MADRID - Human health is paying the price of the world's failure to curb global warming, the World Health Organization warned Tuesday, urging governments at U.N. climate talks to cut climate-changing emissions faster and provide funds to address growing threats.
Those range from lung and heart problems caused by toxic air to deaths in storms and wildfires, and the expansion of dengue, malaria, cholera and other diseases spread by mosquitoes and contaminated water.
"The cost of not taking enough action at the climate summit ... is paid by my lungs and your lungs," said Maria Neira, director of the department of environment, climate change and health at the World Health Organization (WHO), a U.N. agency.
The causes of climate change and air pollution overlap, she added, calling for societies to "decarbonize," including by ditching coal as a source of power and heat, and ending subsidies for the extraction and use of fossil fuels.
According to the WHO, the burning of oil, gas and coal is responsible for two-thirds of the outdoor air pollution that causes about 4 million premature deaths each year.

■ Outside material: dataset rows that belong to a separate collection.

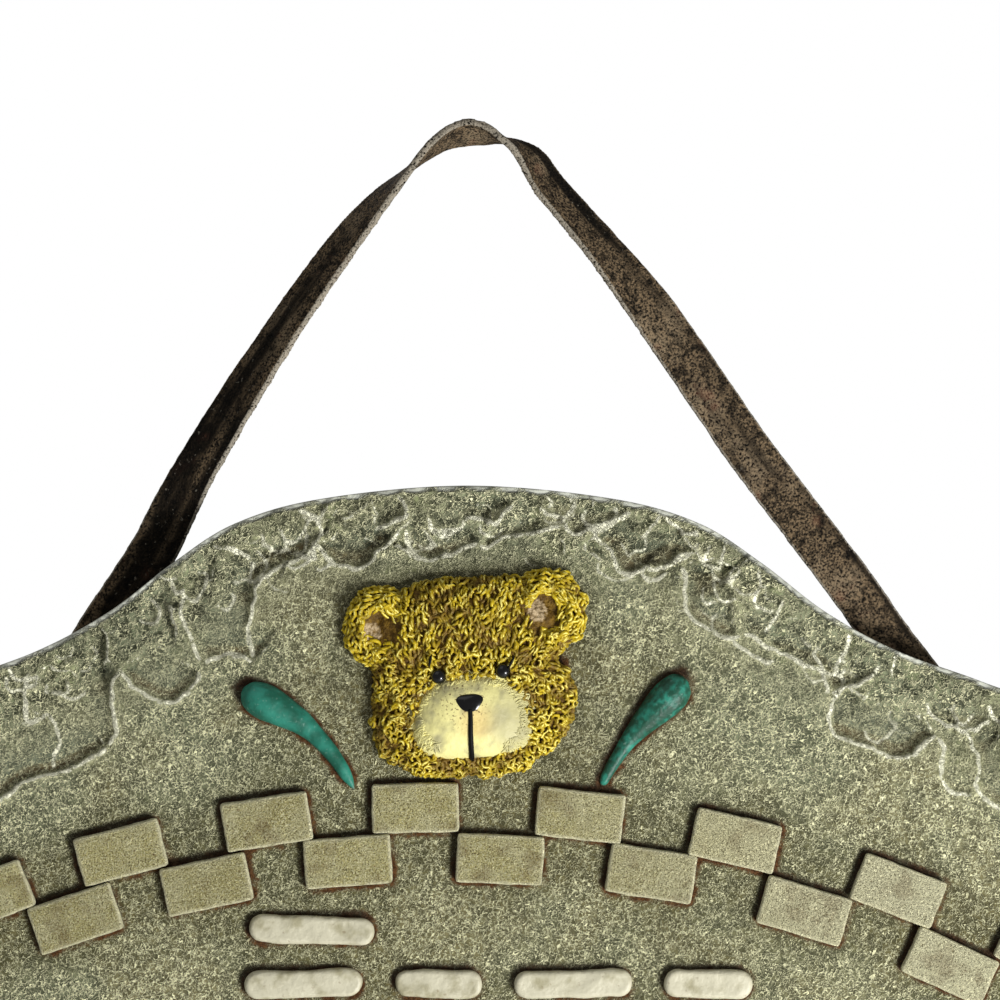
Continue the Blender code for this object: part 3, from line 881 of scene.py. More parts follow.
slab = blank_slab()
for end, before in STRAP_ENDS:
    cut_channel(slab, end, before)
print("blank:", len(slab.data.polygons), "faces")

# %% Sculpt the front
CLAY_CELL = 0.48 * MM
SLAB_TRIANGLES = 190_000
UNTOUCHED = 6.0 * MM  # the half of the slab at the wall keeps its shape


def press_front(slab):
    """Moves the front on to the height map, and stretches the side to follow it."""
    points = points_of(slab)
    depth = -points[:, 1]
    front = sample(height_map, points[:, 0], DOME_TOP - points[:, 2])
    pressed = UNTOUCHED + (depth - UNTOUCHED) * (front - UNTOUCHED) / (SLAB_DEPTH - UNTOUCHED)
    points[:, 1] = -np.where(depth > UNTOUCHED, pressed, np.maximum(depth, 0))
    points[:, 0] = np.clip(points[:, 0], -HALF_WIDTH, HALF_WIDTH)
    points[:, 2] = np.clip(points[:, 2], PLAQUE_LOW[2], DOME_TOP)
    move_points(slab, points)


remesh(slab, CLAY_CELL)
print("clay:", triangles(slab), "triangles")
press_front(slab)
thin_out(slab, SLAB_TRIANGLES)
print("slab:", triangles(slab), "triangles")


# %% Masks for the paint
def mask_slab(slab):
    points = points_of(slab)
    x, drop = points[:, 0], DOME_TOP - points[:, 2]
    rim = sample(rim_map, x, drop)
    for name, field in paint_maps.items():
        paint(slab, name, sample(field, x, drop))
    paint(slab, "border", 1 - ramp(rim, 9 * MM, 22 * MM))
    paint(slab, "flake", ramp(sample(cut_map, x, drop), 0.4 * MM, 1.6 * MM))
    paint(slab, "from_rim", rim / MM)


mask_slab(slab)

# %% [markdown]
# ## Building materials from nodes
#
# The paints are mixed in the shader. These helpers keep that readable: each adds one node, and its
# inputs are numbers, colours or the outputs of other nodes. Colours are written as they look on the
# screen, and are turned into the linear values that the shader works in.

# %% Node helpers
def colour(red, green, blue):
    """A screen colour from 0 to 255 as a linear one."""
    parts = [part / 255 for part in (red, green, blue)]
    return (*(p / 12.92 if p < 0.04045 else ((p + 0.055) / 1.055) ** 2.4 for p in parts), 1.0)


def add(tree, kind, sockets, **settings):
    """A node whose sockets are set to values or joined to other nodes' outputs."""
    made = tree.nodes.new(kind)
    for name, value in settings.items():
        setattr(made, name, value)
    for socket, value in sockets.items():
        if isinstance(value, bpy.types.NodeSocket):
            tree.links.new(value, made.inputs[socket])
        else:
            made.inputs[socket].default_value = value
    return made


def cloudy(tree, place, size, detail=2.0):
    """Noise from 0 to 1 with bumps about size across."""
    sockets = {"Vector": place, "Scale": 1 / size, "Detail": detail}
    return add(tree, "ShaderNodeTexNoise", sockets).outputs["Fac"]


def between(tree, value, low, high):
    """0 where value is under low and 1 where it is over high, or the other way round if low is over high."""
    sockets = {"Value": value, "From Min": low, "From Max": high}
    return add(tree, "ShaderNodeMapRange", sockets, interpolation_type="SMOOTHSTEP").outputs["Result"]


def sums(tree, operation, a, b):
    return add(tree, "ShaderNodeMath", {0: a, 1: b}, operation=operation).outputs["Value"]


def times(tree, a, b):
    return sums(tree, "MULTIPLY", a, b)


def mixed(tree, amount, under, over):
    """A number between two others."""
    return add(tree, "ShaderNodeMix", {0: amount, 2: under, 3: over}, data_type="FLOAT").outputs[0]


def blend(tree, amount, under, over):
    """The colour over laid on the colour under."""
    return add(tree, "ShaderNodeMix", {0: amount, 6: under, 7: over}, data_type="RGBA").outputs[2]


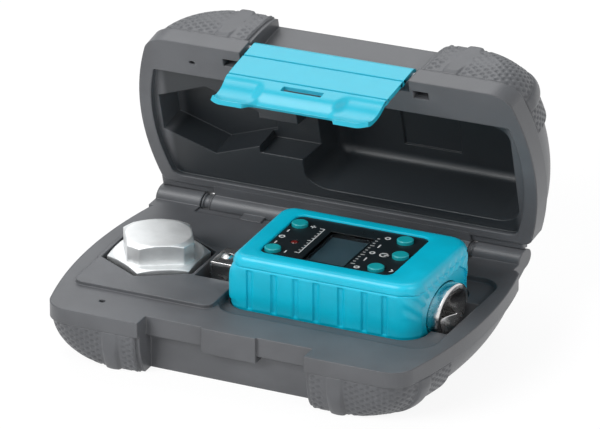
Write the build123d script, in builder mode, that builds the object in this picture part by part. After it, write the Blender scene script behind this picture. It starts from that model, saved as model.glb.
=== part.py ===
from build123d import *
import os
from math import cos, radians, sin, sqrt, tan

os.makedirs("parts", exist_ok=True)

# Digital torque adapter for a half-inch square drive, in its fitted case.
# The origin is under the middle of the case, on the surface that it stands on.
# X runs along the hinge, Y to the rear, Z up. All lengths are millimetres.

# Case: two like halves that meet at a parting plane and turn on a rear hinge
HALF_HEIGHT = 31.5
HINGE_Y = 55.0
OPEN_ANGLE = 79.4
REAR_HALF_WIDTH = 68.2
WIDE_HALF_WIDTH = 73.3
FRONT_HALF_WIDTH = 66.2
REAR_Y = -9.5
WIDE_Y = -52.0
FRONT_Y = -104.0
CORNER_R = 9.0
REAR_CORNER_R = 4.0
RIM_BAND = 8.6
WALL_INSET = 1.7
WALL_CORNER_R = 12.0
FLOOR_CORNER_R = 15.0
END_SWEEP = 6.5
SIDE_SWEEP = 17.0
SWEEP_SHARE = 0.95
WALL_SECTIONS = 4

# Grip pads that wrap the front corners, with a rib on the front and one on the side
PAD_PROUD = 1.0
RIB_PROUD = 1.3
STRIP_X = (32.6, 39.0)
PAD_X = 45.3
RIB_REAR_Y = -87.0
PAD_REAR_Y = -94.0
STRIP_REAR_Y = -73.0
SIDE_PAD_X = 46.0

# Hinge
BARREL_R = 5.1
PIN_R = 1.5
PIN_FIT = 0.05
PIN_REACH = 6.0
BASE_KNUCKLES = ((-70.0, -53.0), (48.7, 65.7))
LID_KNUCKLE = (-49.0, 46.5)
PIN_ENDS = ((BASE_KNUCKLES[0][1], -1), (BASE_KNUCKLES[1][0], 1))
KNUCKLE_ROOT_Y = -11.0
KNUCKLE_WEB = 7.5
STOP_X = (-36.0, 34.0)
STOP_WIDTH = 8.0
STOP_LENGTH = 8.9
STOP_HALF_THICK = 1.4
RIM_GAP = 0.15

# Recess for the latch in the front of both halves
RECESS_HALF_WIDTH = 31.2
RECESS_BAND_Y = -97.0
RECESS_BAND = 10.6
RECESS_WALL_Y = -93.0
BOSS_X = (-9.9, 10.6)
BOSS_Y = -98.0
BOSS_DEPTH = 14.0

# Nest of the drive block, and the raised plate round it
NEST_X = -47.7
NEST_Y = -50.6
NEST_R = 20.2
PLATE_RISE = 2.0
PLATE_X = (-66.0, -13.3)
PLATE_Y = (-82.9, -36.9)
PLATE_CORNER_R = 3.5
PLATE_WALL = 1.6

# Nest of the adapter
TOOL_Y = -49.3
TOOL_Z = 1.0
TRAY_X = (-13.4, 66.8)
TRAY_Y = (-82.0, -19.5)
TRAY_DEPTH = 3.0
TRAY_CORNER_R = 8.0
POCKET_X = (-12.9, 59.2)
POCKET_Y = (-74.0, -24.6)
POCKET_CORNER_R = 8.5
SHAFT_TROUGH_R = 12.0
SHAFT_TROUGH_X = -29.0
COLLAR_TROUGH_R = 14.0
COLLAR_TROUGH_X = 66.0
REST_GAP = 0.1
VENT_R = 1.1
VENT_DEPTH = 4.0
VENT_AT = (-50.2, -92.0)

# Hollows inside the lid, with their depths from its rim
LINER_INSET = 4.6
LINER_Y = (-83.6, -13.4)
LINER_DEPTH = 2.5
LINER_CORNER_R = 10.0
LID_NEST_AT = (-47.5, -53.0)
LID_NEST_R = 22.0
LID_NEST_DEPTH = 16.0
LID_CHANNEL_X = (-30.0, -12.0)
LID_CHANNEL_Y = (-60.0, -37.0)
LID_CHANNEL_DEPTH = 14.6
LID_CAVITY_X = (-14.5, 65.0)
LID_CAVITY_Y = (-82.0, -19.5)
LID_CAVITY_DEPTH = 27.8
LID_CAVITY_CORNER_R = 9.5
LID_CAVITY_DRAFT = 8.0
LID_CAVITY_FLOOR_R = 5.0
PANEL_RELIEF_X = (12.5, 33.5)
PANEL_RELIEF_Y = (-61.0, -33.0)
PANEL_RELIEF_DEPTH = 0.8
LATCH_WINDOW_X = (32.4, 38.0)
LATCH_WINDOW_Y = (-98.0, -93.5)
LATCH_WINDOW_DEPTH = 6.0

# Latch plate, drawn as it stands over the closed case
LATCH_HALF_WIDTH = 29.5
LATCH_PIVOT_Y = -100.6
LATCH_PIVOT_H = 7.5
LATCH_PIN_R = 1.25
LATCH_PIN_END = 34.0
LATCH_FACE_Y = -103.5
LATCH_THICK = 2.6
LATCH_BARREL_R = 2.9
LATCH_FOLD_H = -19.0
LATCH_LIP_H = -27.2
LATCH_LOBE_H = -30.4
LATCH_LOBE_Y = -97.3
LATCH_LOBE_X = 17.5
LATCH_SCOOP_X = 14.0
LATCH_LOBE_R = 4.6
LATCH_GROOVES_H = (-0.3, -13.5)
LATCH_GROOVE = 0.5
LATCH_SLOT_HALF = 7.4
LATCH_SLOT_H = (-19.0, -16.2)
LATCH_DEPTH = 12.0
HOOK_H = (-25.0, -14.6)
HOOK_TIP_Y = -98.3
HOOK_LEAD = 6.0
HOOK_HALF_WIDTH = 8.0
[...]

FILE - Tourists hold umbrellas to shelter from the sun during a heat wave as they walk past the Colosseum, in Rome, July 26, 2019.
More intense and longer heat waves are another growing health problem in many parts of the world.
A study published in the journal Nature on Monday found extreme heat in the United States from 1969-1988 caused an increase in deliveries of babies on the day it hit and the day after, with those births happening up to two weeks before they were due.
Such early births can potentially harm children's later development, researchers said.
At the Madrid climate talks Tuesday, activists and aid agencies cited a rise in hospital emissions linked to smoke from Australia's recent bushfires.
In southern African countries hit by Cyclone Idai this year, they said, people are struggling to feed their families after fields and homes were destroyed.
FILE - An aerial photo shows the devastation caused by Cyclone Idai as local residents walk on a damaged road in Beira, Mozambique, March 23, 2019.
To deal with the rising human and financial health costs of climate change, health services and related institutions need a boost in funding — currently sorely lacking, the WHO said.
On Tuesday, it released a report highlighting how countries are increasingly prioritizing dealing with climate change threats to health.
Half of about 100 nations surveyed said they had developed a national strategy or plan to tackle the risks.
Paying for improvements
But only about 38% had finances in place to even partially implement their plans, and fewer than 10% had the money to put them fully into practice, the report showed.
Diarmid Campbell-Lendrum, WHO's coordinator for climate change and health, said all countries surveyed — from Europe to the Americas, Africa and Asia — are struggling to finance measures such as protecting hospitals from weather disasters and ramping up disease surveillance.
In richer countries, the difficulty lies in securing allocations from national budgets due to competing priorities.
Poorer nations, on the other hand, need international climate finance to help them cope, but are struggling to access it because of a lack of information, capacity and connections.
As a result, less than half a percent of international climate finance has gone to projects to head off climate risks to health, Campbell-Lendrum said.
"These countries are exposed, they are vulnerable and they are unsupported," he added.
Smart hospitals
The WHO plans to help developing countries put together projects to bolster their health systems that can secure backing from international climate funds, he added.
One of the biggest potential sources of finance, the Green Climate Fund, has identified health and well being as a priority area but has yet to approve any projects with that focus, Campbell-Lendrum noted.
Things that could be financed might include "smart hospitals" — now being tested in the Caribbean — built to withstand strong winds and floods while also harvesting rainwater and running on solar power.
Off-grid renewable energy projects also can cut emissions from health facilities and make them more resilient in disasters when electricity networks go down, Campbell-Lendrum said.
He noted that the mental health impacts of climate change had "shot up the agenda."
The effects can range from the trauma of going through disasters to the shock of being made homeless, or young people feeling anxious and frustrated about climate change.
Once a "hidden issue," it is "the one that we have heard the most about in the past four to five months," he told journalists in Madrid.